Records
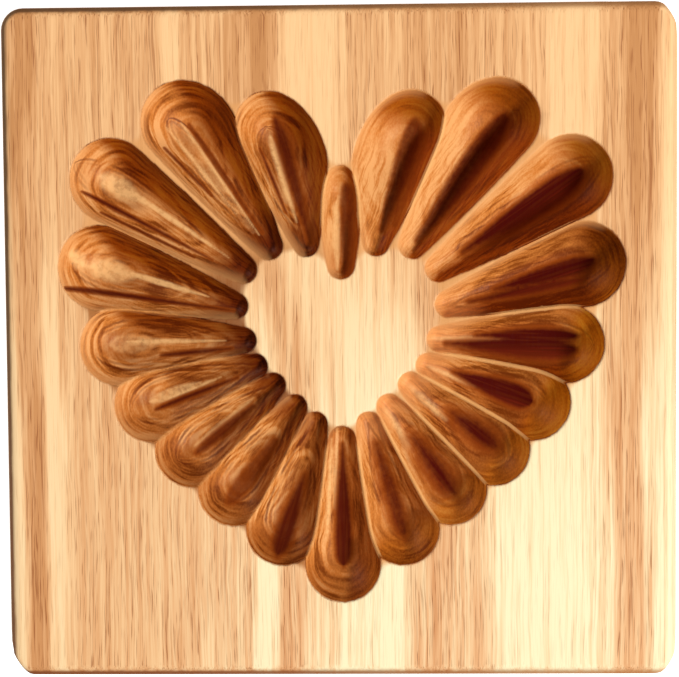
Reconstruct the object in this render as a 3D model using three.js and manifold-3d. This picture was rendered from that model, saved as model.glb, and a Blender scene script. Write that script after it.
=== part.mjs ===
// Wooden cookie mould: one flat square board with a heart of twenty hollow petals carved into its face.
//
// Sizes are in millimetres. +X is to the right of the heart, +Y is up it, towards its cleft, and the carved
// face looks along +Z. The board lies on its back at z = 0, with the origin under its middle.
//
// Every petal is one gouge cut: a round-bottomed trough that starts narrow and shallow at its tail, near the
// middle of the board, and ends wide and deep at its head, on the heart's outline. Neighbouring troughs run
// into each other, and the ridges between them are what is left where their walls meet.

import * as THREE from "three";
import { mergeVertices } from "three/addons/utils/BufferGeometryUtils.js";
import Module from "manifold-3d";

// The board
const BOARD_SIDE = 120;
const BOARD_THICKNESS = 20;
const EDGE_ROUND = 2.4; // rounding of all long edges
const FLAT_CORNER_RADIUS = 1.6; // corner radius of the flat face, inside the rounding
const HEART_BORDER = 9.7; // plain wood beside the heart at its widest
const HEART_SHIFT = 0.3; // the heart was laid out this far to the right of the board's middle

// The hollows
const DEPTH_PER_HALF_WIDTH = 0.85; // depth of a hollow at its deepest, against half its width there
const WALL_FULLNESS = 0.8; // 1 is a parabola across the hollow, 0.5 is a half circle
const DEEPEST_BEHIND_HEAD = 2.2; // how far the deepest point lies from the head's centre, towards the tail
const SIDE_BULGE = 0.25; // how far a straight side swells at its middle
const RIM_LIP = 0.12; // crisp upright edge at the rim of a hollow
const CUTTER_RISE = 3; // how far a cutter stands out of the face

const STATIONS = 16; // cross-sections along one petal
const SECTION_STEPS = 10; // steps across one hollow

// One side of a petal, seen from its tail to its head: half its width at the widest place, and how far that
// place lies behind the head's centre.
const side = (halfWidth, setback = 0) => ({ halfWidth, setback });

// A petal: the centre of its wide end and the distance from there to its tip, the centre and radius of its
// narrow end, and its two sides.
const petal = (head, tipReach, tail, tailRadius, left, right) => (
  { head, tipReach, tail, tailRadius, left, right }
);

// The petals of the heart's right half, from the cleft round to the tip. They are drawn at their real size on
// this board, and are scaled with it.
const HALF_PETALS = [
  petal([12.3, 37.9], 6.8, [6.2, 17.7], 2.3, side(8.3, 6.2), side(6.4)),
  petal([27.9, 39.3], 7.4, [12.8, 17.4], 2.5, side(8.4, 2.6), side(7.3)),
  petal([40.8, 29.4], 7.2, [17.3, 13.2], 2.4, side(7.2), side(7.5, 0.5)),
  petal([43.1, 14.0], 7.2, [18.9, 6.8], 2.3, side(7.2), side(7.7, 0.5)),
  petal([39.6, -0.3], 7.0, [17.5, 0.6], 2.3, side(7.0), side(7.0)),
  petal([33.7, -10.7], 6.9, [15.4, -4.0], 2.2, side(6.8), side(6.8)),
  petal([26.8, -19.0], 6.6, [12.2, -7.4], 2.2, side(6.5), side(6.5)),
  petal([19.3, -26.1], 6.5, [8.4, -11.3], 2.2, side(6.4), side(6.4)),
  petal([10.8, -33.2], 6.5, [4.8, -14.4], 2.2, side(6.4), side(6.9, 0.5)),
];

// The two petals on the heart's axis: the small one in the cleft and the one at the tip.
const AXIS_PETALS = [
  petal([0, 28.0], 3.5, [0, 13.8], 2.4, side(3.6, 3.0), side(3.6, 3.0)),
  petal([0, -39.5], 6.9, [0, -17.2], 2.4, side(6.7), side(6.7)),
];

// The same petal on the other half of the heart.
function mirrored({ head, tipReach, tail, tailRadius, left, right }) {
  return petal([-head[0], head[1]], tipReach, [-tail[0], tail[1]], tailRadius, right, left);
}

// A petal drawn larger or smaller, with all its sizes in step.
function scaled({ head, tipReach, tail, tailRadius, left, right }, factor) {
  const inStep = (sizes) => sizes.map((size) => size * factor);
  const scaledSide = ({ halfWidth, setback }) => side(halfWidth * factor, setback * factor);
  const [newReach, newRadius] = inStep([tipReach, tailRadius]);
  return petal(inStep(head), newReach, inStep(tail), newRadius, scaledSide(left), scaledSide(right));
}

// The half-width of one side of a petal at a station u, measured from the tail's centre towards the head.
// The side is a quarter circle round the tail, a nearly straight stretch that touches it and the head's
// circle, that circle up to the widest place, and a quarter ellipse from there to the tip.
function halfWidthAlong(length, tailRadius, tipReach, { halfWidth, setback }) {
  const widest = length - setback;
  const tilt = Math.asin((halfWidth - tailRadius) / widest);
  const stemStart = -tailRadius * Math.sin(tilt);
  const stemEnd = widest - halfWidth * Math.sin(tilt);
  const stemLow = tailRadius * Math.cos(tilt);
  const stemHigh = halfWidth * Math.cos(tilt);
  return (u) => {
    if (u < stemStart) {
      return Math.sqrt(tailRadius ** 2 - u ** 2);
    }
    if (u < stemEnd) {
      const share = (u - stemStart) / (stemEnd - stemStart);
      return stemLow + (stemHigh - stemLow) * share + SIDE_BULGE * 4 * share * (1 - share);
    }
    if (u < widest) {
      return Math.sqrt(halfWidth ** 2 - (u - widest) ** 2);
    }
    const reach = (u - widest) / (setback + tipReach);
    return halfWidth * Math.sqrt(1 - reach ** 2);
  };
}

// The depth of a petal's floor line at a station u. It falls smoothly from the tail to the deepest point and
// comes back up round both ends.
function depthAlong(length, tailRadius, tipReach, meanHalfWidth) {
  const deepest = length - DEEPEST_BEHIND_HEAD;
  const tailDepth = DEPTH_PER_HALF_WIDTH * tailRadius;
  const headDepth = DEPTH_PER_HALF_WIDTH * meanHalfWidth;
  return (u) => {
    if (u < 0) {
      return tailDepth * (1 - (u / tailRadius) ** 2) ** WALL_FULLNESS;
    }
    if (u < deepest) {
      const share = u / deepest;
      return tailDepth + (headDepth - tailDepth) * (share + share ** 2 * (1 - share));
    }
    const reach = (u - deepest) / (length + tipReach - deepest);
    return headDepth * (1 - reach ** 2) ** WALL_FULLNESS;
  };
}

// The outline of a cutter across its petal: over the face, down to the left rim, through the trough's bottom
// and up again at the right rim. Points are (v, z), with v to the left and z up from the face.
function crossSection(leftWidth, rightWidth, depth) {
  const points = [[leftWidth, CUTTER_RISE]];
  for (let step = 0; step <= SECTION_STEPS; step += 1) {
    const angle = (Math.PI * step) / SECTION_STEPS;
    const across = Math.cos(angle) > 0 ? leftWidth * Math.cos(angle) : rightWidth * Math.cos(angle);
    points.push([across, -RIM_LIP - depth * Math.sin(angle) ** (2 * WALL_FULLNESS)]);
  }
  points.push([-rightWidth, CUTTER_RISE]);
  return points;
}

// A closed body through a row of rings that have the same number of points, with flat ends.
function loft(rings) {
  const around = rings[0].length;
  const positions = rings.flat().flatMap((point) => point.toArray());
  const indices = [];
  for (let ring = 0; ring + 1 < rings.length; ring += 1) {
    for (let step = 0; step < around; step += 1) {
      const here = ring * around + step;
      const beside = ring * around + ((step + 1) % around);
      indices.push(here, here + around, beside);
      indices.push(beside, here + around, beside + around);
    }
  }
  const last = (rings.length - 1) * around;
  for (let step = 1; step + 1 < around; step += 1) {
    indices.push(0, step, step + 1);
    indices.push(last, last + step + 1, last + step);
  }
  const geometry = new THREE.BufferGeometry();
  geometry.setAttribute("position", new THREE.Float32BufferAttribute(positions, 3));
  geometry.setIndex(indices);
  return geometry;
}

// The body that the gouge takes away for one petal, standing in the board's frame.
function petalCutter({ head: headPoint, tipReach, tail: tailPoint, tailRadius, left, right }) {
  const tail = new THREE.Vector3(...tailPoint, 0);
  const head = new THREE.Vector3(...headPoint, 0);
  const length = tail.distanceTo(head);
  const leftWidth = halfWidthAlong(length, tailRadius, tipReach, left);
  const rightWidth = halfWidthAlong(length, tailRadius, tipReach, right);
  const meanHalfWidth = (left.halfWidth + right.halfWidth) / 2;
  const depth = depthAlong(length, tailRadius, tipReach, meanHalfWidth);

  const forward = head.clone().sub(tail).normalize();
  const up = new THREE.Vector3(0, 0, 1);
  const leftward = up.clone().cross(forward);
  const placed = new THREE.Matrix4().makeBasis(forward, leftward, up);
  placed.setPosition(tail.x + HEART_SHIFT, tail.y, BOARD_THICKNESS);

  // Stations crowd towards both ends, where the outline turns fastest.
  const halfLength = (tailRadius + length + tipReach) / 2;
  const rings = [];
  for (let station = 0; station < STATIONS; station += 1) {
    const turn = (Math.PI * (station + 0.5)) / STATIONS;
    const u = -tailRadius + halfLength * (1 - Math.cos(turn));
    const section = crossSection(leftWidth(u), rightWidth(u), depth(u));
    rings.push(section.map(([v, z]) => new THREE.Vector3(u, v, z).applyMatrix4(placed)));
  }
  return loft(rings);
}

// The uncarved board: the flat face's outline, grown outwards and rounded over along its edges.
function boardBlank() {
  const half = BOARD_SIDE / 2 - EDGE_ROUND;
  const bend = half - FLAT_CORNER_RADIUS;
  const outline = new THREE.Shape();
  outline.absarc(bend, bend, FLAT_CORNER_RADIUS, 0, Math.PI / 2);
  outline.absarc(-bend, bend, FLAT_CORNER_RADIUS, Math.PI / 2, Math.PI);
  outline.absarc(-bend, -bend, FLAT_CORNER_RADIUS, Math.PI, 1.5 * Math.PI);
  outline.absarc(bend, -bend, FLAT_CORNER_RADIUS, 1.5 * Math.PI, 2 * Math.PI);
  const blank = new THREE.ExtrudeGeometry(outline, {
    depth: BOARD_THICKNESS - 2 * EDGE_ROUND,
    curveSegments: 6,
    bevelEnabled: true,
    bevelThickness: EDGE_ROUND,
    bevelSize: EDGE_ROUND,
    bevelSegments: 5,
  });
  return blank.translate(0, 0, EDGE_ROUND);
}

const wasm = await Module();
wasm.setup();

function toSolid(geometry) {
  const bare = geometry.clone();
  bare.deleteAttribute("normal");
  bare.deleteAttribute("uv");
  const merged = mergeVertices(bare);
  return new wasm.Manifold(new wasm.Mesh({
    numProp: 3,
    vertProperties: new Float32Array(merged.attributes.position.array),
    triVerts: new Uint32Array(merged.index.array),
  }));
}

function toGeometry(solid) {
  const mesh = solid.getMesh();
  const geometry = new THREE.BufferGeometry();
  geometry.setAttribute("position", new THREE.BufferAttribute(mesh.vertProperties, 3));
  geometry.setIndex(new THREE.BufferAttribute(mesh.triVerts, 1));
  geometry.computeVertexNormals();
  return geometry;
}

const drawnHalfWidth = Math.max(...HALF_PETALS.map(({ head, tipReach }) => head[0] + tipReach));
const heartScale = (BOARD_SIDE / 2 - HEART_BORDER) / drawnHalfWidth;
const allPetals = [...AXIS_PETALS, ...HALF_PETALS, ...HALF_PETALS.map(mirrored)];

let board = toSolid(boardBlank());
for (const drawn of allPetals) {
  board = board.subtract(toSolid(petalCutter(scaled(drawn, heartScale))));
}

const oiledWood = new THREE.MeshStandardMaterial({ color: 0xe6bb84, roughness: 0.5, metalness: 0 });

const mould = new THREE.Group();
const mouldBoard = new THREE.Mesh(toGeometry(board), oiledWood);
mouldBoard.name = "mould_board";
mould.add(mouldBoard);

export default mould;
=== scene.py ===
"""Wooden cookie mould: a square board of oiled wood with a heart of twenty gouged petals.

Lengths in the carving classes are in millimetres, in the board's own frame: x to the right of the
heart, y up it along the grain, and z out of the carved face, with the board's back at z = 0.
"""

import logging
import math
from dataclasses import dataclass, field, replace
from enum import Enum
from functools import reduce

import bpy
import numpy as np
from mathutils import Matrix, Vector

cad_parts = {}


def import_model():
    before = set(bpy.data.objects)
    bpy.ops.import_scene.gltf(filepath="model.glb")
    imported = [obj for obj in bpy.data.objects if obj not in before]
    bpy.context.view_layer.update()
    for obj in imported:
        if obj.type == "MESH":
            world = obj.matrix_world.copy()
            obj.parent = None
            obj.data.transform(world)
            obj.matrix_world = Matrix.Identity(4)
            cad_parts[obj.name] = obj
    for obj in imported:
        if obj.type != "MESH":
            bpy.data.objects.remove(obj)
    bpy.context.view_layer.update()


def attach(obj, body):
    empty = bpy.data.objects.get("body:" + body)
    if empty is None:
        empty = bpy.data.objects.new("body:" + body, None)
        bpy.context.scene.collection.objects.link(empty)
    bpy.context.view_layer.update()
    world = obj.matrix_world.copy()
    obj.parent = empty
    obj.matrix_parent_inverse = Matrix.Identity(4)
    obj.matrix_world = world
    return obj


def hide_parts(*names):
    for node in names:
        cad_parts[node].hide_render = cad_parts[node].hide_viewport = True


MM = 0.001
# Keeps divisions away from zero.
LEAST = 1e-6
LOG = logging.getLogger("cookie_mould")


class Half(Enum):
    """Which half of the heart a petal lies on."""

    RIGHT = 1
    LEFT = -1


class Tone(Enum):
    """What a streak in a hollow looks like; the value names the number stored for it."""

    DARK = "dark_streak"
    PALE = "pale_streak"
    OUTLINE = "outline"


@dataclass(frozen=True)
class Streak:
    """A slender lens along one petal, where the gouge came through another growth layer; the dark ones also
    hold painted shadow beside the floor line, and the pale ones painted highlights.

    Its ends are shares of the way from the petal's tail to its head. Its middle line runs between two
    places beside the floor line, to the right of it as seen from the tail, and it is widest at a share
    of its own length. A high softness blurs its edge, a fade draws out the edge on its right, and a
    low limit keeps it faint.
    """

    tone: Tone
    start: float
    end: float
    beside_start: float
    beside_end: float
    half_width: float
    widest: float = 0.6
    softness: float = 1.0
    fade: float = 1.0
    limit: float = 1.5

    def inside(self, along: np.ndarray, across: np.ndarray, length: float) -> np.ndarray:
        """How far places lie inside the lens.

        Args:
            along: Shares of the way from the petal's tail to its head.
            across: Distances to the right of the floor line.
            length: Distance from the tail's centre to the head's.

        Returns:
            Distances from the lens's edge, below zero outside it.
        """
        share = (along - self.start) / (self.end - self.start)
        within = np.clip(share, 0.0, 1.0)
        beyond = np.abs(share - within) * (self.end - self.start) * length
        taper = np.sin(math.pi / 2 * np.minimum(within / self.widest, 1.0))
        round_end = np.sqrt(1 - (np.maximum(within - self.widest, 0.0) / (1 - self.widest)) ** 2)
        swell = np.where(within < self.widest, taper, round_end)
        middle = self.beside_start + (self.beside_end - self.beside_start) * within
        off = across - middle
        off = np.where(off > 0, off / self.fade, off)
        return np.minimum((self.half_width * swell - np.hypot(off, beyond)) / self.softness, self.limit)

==

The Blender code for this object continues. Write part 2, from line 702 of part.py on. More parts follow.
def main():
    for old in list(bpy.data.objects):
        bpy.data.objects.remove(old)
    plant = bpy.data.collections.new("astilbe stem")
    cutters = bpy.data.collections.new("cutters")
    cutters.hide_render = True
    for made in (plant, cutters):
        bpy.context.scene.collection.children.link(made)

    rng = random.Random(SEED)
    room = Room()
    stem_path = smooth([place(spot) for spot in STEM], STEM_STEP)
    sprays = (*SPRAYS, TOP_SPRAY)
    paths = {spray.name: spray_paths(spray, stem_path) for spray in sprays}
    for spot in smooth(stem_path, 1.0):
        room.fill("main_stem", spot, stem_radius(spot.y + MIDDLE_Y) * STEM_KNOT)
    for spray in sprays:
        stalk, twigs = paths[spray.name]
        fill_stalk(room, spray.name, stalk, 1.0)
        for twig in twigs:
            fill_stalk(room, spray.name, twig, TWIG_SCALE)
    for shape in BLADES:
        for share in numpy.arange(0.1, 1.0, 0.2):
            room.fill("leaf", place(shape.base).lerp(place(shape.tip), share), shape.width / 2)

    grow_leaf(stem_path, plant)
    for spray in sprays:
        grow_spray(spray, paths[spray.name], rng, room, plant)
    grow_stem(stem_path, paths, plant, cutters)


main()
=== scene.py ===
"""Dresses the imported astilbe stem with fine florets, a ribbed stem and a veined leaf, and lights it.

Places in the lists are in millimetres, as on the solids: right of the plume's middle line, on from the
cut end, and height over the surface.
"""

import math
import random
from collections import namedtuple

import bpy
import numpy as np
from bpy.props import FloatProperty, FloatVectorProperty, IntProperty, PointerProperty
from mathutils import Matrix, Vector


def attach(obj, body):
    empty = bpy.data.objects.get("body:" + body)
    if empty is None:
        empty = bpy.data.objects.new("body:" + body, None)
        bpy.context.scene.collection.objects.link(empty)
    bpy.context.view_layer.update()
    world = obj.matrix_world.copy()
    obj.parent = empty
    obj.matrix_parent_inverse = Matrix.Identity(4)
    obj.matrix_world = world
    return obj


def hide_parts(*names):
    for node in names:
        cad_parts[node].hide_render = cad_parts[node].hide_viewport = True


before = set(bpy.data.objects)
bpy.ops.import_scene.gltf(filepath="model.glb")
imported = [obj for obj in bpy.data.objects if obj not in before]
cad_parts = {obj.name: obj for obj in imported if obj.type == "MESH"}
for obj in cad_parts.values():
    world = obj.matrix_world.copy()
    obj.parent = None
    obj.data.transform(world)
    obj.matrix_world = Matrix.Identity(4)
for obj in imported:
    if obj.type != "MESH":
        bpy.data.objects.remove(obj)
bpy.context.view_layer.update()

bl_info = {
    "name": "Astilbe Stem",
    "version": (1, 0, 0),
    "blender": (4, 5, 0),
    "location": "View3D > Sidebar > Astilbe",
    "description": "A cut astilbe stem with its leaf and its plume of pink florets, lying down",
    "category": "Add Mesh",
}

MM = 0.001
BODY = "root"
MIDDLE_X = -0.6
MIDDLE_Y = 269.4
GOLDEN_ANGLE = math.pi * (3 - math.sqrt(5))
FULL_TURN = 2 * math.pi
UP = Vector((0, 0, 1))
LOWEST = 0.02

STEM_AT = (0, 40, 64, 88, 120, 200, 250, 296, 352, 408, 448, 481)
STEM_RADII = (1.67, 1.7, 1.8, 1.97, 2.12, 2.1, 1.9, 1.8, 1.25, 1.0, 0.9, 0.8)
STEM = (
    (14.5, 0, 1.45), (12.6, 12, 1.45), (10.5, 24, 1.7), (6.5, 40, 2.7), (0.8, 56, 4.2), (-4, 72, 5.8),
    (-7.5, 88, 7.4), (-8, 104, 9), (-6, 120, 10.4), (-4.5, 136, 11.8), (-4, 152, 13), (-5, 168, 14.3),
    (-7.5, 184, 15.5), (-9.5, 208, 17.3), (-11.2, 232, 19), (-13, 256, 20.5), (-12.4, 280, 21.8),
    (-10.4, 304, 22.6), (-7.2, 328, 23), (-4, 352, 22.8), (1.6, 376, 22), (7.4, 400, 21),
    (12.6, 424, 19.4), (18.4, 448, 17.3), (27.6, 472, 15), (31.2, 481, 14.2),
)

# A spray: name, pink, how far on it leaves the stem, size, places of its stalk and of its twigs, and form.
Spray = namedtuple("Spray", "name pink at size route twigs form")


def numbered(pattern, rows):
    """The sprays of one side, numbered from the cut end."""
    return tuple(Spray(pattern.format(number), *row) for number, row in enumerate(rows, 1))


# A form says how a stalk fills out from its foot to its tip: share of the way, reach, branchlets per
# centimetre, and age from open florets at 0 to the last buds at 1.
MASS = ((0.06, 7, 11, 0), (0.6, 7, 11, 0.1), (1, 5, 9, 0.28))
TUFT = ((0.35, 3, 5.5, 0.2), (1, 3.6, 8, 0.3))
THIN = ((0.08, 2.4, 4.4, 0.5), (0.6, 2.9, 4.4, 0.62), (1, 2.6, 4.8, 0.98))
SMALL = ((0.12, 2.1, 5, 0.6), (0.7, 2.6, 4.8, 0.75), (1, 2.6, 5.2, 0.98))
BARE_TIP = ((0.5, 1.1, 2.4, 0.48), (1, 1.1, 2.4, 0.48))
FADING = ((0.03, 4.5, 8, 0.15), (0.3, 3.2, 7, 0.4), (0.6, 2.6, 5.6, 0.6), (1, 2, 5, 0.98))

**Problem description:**
Go back over the listing above and copy exactly the lines that begin at the line with "const mould = new THREE.Group();" and stop after the line with "heart a petal"; leave out every other line.

**Exercise answer:**
const mould = new THREE.Group();
const mouldBoard = new THREE.Mesh(toGeometry(board), oiledWood);
mouldBoard.name = "mould_board";
mould.add(mouldBoard);

export default mould;
=== scene.py ===
"""Wooden cookie mould: a square board of oiled wood with a heart of twenty gouged petals.

Lengths in the carving classes are in millimetres, in the board's own frame: x to the right of the
heart, y up it along the grain, and z out of the carved face, with the board's back at z = 0.
"""

import logging
import math
from dataclasses import dataclass, field, replace
from enum import Enum
from functools import reduce

import bpy
import numpy as np
from mathutils import Matrix, Vector

cad_parts = {}


def import_model():
    before = set(bpy.data.objects)
    bpy.ops.import_scene.gltf(filepath="model.glb")
    imported = [obj for obj in bpy.data.objects if obj not in before]
    bpy.context.view_layer.update()
    for obj in imported:
        if obj.type == "MESH":
            world = obj.matrix_world.copy()
            obj.parent = None
            obj.data.transform(world)
            obj.matrix_world = Matrix.Identity(4)
            cad_parts[obj.name] = obj
    for obj in imported:
        if obj.type != "MESH":
            bpy.data.objects.remove(obj)
    bpy.context.view_layer.update()


def attach(obj, body):
    empty = bpy.data.objects.get("body:" + body)
    if empty is None:
        empty = bpy.data.objects.new("body:" + body, None)
        bpy.context.scene.collection.objects.link(empty)
    bpy.context.view_layer.update()
    world = obj.matrix_world.copy()
    obj.parent = empty
    obj.matrix_parent_inverse = Matrix.Identity(4)
    obj.matrix_world = world
    return obj


def hide_parts(*names):
    for node in names:
        cad_parts[node].hide_render = cad_parts[node].hide_viewport = True


MM = 0.001
# Keeps divisions away from zero.
LEAST = 1e-6
LOG = logging.getLogger("cookie_mould")


class Half(Enum):
    """Which half of the heart a petal lies on."""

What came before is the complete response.